Russia launches massive aerial assaults on Ukraine, defying Trump’s peace calls

Firefighters work at a site of the Russian missile strike, amid Russia's attack on Ukraine, in Ternopil, Ukraine, May 25, 2025.  (Press service of the State Emergency Service of Ukraine/Handout via Reuters)
Firefighters work at a site of the Russian missile strike, amid Russia's attack on Ukraine, in Ternopil, Ukraine, May 25, 2025. (Press service of the State Emergency Service of Ukraine/Handout via Reuters)
Summary

A second consecutive day of strikes sent civilians running for shelters and killed at least 12 people, according to Ukrainian officials.

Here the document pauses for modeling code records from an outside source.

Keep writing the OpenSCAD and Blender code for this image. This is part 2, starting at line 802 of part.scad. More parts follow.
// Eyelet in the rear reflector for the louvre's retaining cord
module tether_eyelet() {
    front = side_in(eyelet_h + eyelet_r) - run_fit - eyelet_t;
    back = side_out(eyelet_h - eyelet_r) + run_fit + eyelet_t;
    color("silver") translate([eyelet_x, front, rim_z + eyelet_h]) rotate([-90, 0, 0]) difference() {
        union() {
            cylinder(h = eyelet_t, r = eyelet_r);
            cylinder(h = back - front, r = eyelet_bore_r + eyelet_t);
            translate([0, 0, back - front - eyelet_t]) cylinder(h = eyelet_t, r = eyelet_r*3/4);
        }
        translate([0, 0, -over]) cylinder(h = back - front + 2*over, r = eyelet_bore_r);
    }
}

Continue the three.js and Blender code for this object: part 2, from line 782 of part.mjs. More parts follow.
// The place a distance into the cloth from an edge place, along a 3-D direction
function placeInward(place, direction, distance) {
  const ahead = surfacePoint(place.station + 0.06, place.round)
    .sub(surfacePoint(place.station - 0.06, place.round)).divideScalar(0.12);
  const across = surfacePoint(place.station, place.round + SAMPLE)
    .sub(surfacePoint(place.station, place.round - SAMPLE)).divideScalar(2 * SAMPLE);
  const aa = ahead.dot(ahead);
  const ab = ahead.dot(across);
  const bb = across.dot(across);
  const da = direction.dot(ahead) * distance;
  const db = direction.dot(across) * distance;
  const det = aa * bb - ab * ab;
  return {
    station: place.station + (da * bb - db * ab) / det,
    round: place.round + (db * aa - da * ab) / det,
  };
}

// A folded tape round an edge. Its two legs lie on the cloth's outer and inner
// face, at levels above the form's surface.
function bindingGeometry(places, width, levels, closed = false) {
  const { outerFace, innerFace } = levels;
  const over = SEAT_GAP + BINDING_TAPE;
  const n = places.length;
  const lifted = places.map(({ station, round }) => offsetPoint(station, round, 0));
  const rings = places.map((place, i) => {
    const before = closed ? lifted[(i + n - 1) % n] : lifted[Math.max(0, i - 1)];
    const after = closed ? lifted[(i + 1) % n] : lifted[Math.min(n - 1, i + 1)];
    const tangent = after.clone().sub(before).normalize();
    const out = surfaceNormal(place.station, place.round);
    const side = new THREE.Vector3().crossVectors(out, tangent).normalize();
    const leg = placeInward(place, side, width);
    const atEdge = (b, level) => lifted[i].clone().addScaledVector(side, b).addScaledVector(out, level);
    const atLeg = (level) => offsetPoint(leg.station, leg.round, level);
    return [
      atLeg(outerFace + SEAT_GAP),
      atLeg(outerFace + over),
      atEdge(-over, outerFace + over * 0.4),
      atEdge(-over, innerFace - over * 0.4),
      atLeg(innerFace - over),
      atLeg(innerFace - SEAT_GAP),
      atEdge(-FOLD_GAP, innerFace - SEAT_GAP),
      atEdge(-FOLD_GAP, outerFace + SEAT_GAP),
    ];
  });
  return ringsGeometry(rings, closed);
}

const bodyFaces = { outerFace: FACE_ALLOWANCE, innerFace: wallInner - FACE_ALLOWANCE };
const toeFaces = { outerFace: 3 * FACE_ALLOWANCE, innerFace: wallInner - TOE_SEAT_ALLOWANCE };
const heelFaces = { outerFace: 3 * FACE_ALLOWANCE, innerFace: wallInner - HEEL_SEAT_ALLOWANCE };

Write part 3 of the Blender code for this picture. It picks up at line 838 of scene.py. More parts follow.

Russia stepped up missile-and-drone assaults on the Ukrainian capital of Kyiv and other regions, killing at least 12 people overnight into Sunday after President Trump last week declined to impose further sanctions on Moscow over its refusal to halt its invasion.

Russia attacked with a total of 367 drones and missiles—one of the largest single-night raids of the war, according to the Ukrainian Air Force—in a second consecutive day of pounding strikes that sent civilians running for shelters in the middle of the night. Officials said that children were among those killed by the strikes and that a further 60 were injured and more than 80 residential buildings damaged across the country, even as more than 300 of the missiles and drones were shot down.

President Volodymyr Zelensky called for more economic sanctions against Russia to force it to stop its invasion, which Russian President Vladimir Putin has refused to do despite Trump’s entreaties.

“Russia is dragging out this war and is continuing to kill on a daily basis," he said on social media. “It can’t be ignored. The silence of America, the silence of others in the world, only encourages Putin."

The Russian Defense Ministry said its strikes had targeted Ukrainian military-production facilities. The ministry said it had downed 110 Ukrainian attack drones in regions across the west of Russia, including Moscow. Ukrainian officials said that their large-scale drone attacks on Russian targets in recent days have damaged several Russian military-industrial facilities, including a factory that makes parts for ballistic missiles.

The increased ferocity of Russia’s assaults comes days after Trump demurred on threats to sanction Russia further if it didn’t sign an immediate, 30-day cease-fire. In a two-hour call with Trump last week, Putin refused a truce that Kyiv consented to in March. Trump has publicly insisted that Putin wants peace, but in a call with European leaders this week, conceded that Putin isn’t ready for peace, The Wall Street Journal reported, because he believes he is winning.

Zelensky said only pressure on the Kremlin would yield results.

“Resolve is important right now—the resolve of the United States, the resolve of European countries, of all those in the world that want peace," Zelensky said Sunday. “The world knows all the weak points of the Russian economy. It is possible to stop the war, but only thanks to the necessary pressure on Russia."

Ukraine countered the aerial assault with a combination of missile defense, Western-provided F-16 jet fighters and small drones used to intercept Russian strike drones, an Air Force spokesman said.

Trump last week said that Ukraine and Russia should continue negotiations over a peace deal among themselves—talks that have so far yielded only one tangible result: a three-day exchange of around 1,000 prisoners from each side that concluded Sunday.

Russia has confounded Trump’s efforts to end the war, which it launched in February 2022, insisting that its original war goals of a neutered Ukraine under firm Russian influence be met even as its army struggles to advance in its neighbor’s east.